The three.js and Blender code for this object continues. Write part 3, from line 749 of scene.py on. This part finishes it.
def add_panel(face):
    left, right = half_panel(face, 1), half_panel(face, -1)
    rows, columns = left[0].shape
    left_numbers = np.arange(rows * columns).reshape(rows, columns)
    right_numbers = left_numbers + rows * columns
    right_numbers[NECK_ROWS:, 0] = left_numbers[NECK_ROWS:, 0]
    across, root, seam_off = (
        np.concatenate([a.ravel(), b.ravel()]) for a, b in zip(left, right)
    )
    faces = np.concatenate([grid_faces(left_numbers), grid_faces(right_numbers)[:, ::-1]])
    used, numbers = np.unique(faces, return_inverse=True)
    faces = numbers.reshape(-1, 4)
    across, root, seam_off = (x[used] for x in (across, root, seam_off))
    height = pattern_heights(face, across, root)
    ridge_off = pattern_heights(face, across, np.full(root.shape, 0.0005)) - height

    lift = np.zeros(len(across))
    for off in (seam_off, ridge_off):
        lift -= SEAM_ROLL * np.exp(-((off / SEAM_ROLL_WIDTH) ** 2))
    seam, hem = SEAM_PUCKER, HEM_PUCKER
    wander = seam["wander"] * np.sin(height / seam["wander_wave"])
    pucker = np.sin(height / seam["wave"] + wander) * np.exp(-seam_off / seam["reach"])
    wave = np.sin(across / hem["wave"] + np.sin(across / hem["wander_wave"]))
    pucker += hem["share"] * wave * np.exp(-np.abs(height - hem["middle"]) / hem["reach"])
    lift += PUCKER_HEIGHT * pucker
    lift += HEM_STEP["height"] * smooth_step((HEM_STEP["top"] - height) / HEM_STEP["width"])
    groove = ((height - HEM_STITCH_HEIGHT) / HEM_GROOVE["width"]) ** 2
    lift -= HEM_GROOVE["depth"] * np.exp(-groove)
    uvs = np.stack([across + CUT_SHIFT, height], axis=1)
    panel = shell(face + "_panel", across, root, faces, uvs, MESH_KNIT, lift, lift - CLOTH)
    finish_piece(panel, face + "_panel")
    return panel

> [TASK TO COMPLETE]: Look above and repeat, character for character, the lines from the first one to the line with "0.0005)) - height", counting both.

> [RESPONSE TO THE TASK]:
The three.js and Blender code for this object continues. Write part 3, from line 749 of scene.py on. This part finishes it.
def add_panel(face):
    left, right = half_panel(face, 1), half_panel(face, -1)
    rows, columns = left[0].shape
    left_numbers = np.arange(rows * columns).reshape(rows, columns)
    right_numbers = left_numbers + rows * columns
    right_numbers[NECK_ROWS:, 0] = left_numbers[NECK_ROWS:, 0]
    across, root, seam_off = (
        np.concatenate([a.ravel(), b.ravel()]) for a, b in zip(left, right)
    )
    faces = np.concatenate([grid_faces(left_numbers), grid_faces(right_numbers)[:, ::-1]])
    used, numbers = np.unique(faces, return_inverse=True)
    faces = numbers.reshape(-1, 4)
    across, root, seam_off = (x[used] for x in (across, root, seam_off))
    height = pattern_heights(face, across, root)
    ridge_off = pattern_heights(face, across, np.full(root.shape, 0.0005)) - height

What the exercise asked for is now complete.